> [Exercise prompt] Give the data again exactly, from its opening line through the line in which "CAMERA_CLIP_START = 0.01" appears.

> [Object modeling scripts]
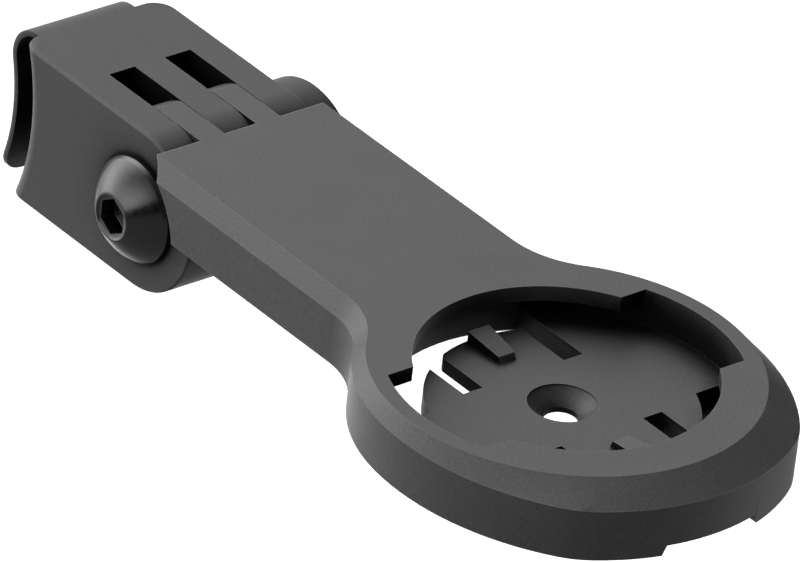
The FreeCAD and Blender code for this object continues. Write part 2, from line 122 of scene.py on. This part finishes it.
PLASTIC_IOR = 1.45
PLASTIC_CLOUD_SIZE = 0.006
PLASTIC_CLOUD_SHADES = (0.94, 1.06)
PLASTIC_PATCH_SIZE = 0.0035
PLASTIC_PATCH_SPREAD = (-0.012, 0.015)
# Painted highlight on the rounded edges of the plastic, as a share of its colour
PLASTIC_EDGE_HIGHLIGHT = 4
# Painted shade: the block gets a darker copy of the arm's plastic, with a weaker sheen
BLOCK_PAINTED_SHADE = 0.86
# The nut gets a darker copy of the moulded plastic, with a weaker sheen
NUT_SHADE = 0.7

STEEL_IOR = 1.6
STEEL_CLOUD_SIZE = 0.0012
STEEL_CLOUD_SHADES = (0.7, 1.0)
STEEL_PATCH_SIZE = 0.0006
STEEL_PATCH_SPREAD = (-0.04, 0.05)
# Painted highlight on the rounded edges of the steel, as a share of its colour
STEEL_EDGE_HIGHLIGHT = 28

# Soft lights of the room: name, bearing and height in degrees. The lights in the
# first row end at a slanting edge, and the table's glow starts at another below it.
LIGHT_FALL_OFF = 10.0
LIGHT_EDGE_TILT = (-0.653, -0.008, 0.758)
LIGHT_EDGE = (-0.01, 0.05)
TABLE_EDGE_TILT = (-0.373, -0.125, 0.92)
TABLE_EDGE = (0.0, -0.08)
LIGHTS = (
    ("key_light", 205, 5),
    ("back_light", 183, 53),
    ("far_light", 165, 30),
    ("near_light", 243, 10),
    ("side_light", 275, 20),
)
OPEN_LIGHTS = (
    ("front_light", 66, -12),
    ("far_glow", 150, -30),
)

FLOOR_RADIUS = 6
FLOOR_SIDES = 128
FLOOR_ROUGHNESS = 0.9

CAMERA_PLACE = (0.559809, -0.521623, 0.463244)
CAMERA_TURN_DEG = (58.997, -5.6548, 51.5207)
CAMERA_LENS_MM = 477.7124
CAMERA_SENSOR_MM = 36
CAMERA_CLIP_START = 0.01


def tint(name, description, default):
    """Colour picker for one finish."""
    return FloatVectorProperty(
        name=name,
        description=description,
        default=default,
        subtype="COLOR",
        min=0.0,
        max=1.0,
    )


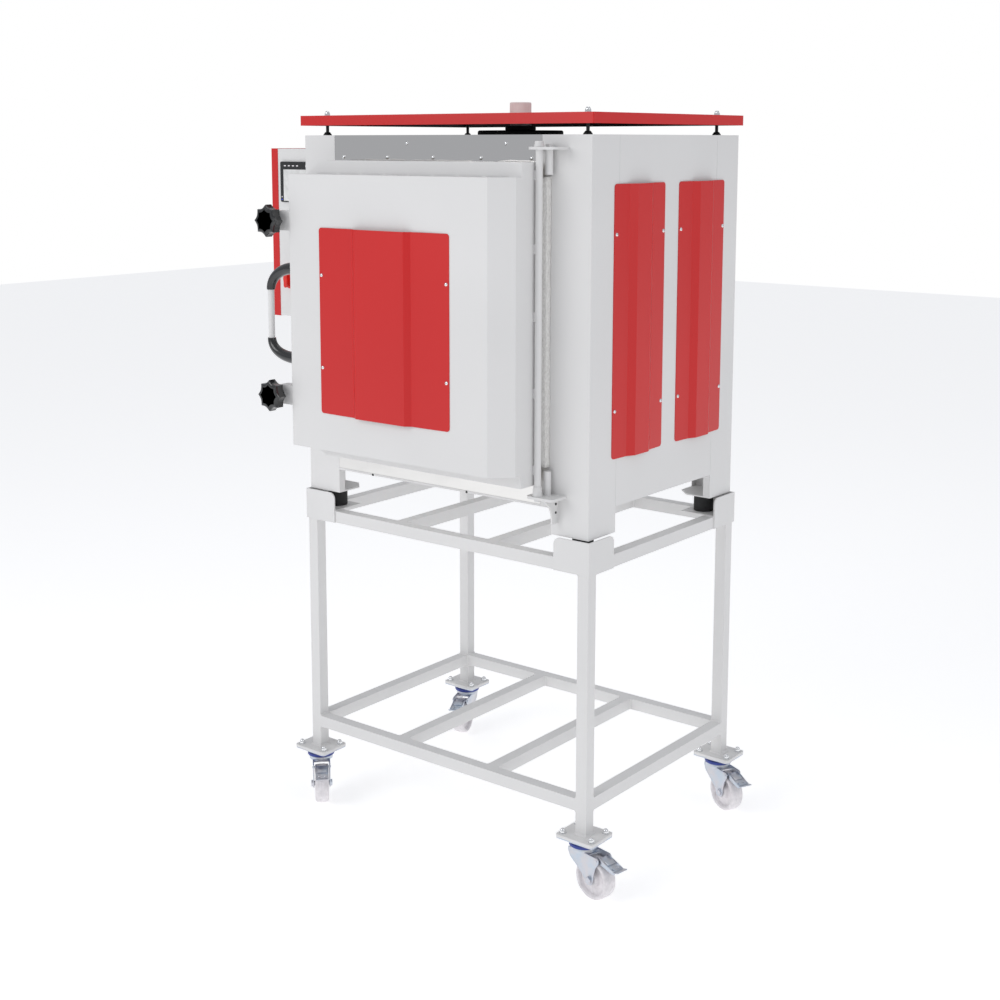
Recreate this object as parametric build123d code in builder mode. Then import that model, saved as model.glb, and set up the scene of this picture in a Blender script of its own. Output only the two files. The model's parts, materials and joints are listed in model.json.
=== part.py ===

> [Answer to this exercise]
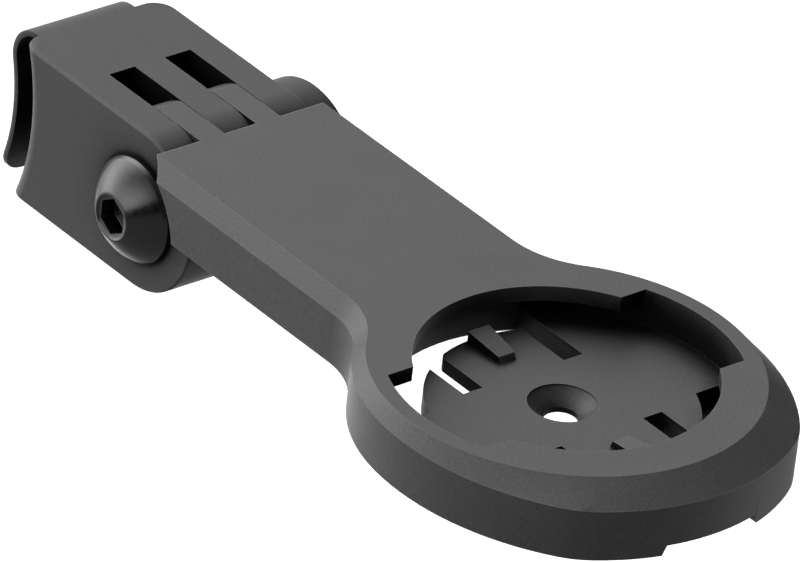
The FreeCAD and Blender code for this object continues. Write part 2, from line 122 of scene.py on. This part finishes it.
PLASTIC_IOR = 1.45
PLASTIC_CLOUD_SIZE = 0.006
PLASTIC_CLOUD_SHADES = (0.94, 1.06)
PLASTIC_PATCH_SIZE = 0.0035
PLASTIC_PATCH_SPREAD = (-0.012, 0.015)
# Painted highlight on the rounded edges of the plastic, as a share of its colour
PLASTIC_EDGE_HIGHLIGHT = 4
# Painted shade: the block gets a darker copy of the arm's plastic, with a weaker sheen
BLOCK_PAINTED_SHADE = 0.86
# The nut gets a darker copy of the moulded plastic, with a weaker sheen
NUT_SHADE = 0.7

STEEL_IOR = 1.6
STEEL_CLOUD_SIZE = 0.0012
STEEL_CLOUD_SHADES = (0.7, 1.0)
STEEL_PATCH_SIZE = 0.0006
STEEL_PATCH_SPREAD = (-0.04, 0.05)
# Painted highlight on the rounded edges of the steel, as a share of its colour
STEEL_EDGE_HIGHLIGHT = 28

# Soft lights of the room: name, bearing and height in degrees. The lights in the
# first row end at a slanting edge, and the table's glow starts at another below it.
LIGHT_FALL_OFF = 10.0
LIGHT_EDGE_TILT = (-0.653, -0.008, 0.758)
LIGHT_EDGE = (-0.01, 0.05)
TABLE_EDGE_TILT = (-0.373, -0.125, 0.92)
TABLE_EDGE = (0.0, -0.08)
LIGHTS = (
    ("key_light", 205, 5),
    ("back_light", 183, 53),
    ("far_light", 165, 30),
    ("near_light", 243, 10),
    ("side_light", 275, 20),
)
OPEN_LIGHTS = (
    ("front_light", 66, -12),
    ("far_glow", 150, -30),
)

FLOOR_RADIUS = 6
FLOOR_SIDES = 128
FLOOR_ROUGHNESS = 0.9

CAMERA_PLACE = (0.559809, -0.521623, 0.463244)
CAMERA_TURN_DEG = (58.997, -5.6548, 51.5207)
CAMERA_LENS_MM = 477.7124
CAMERA_SENSOR_MM = 36
CAMERA_CLIP_START = 0.01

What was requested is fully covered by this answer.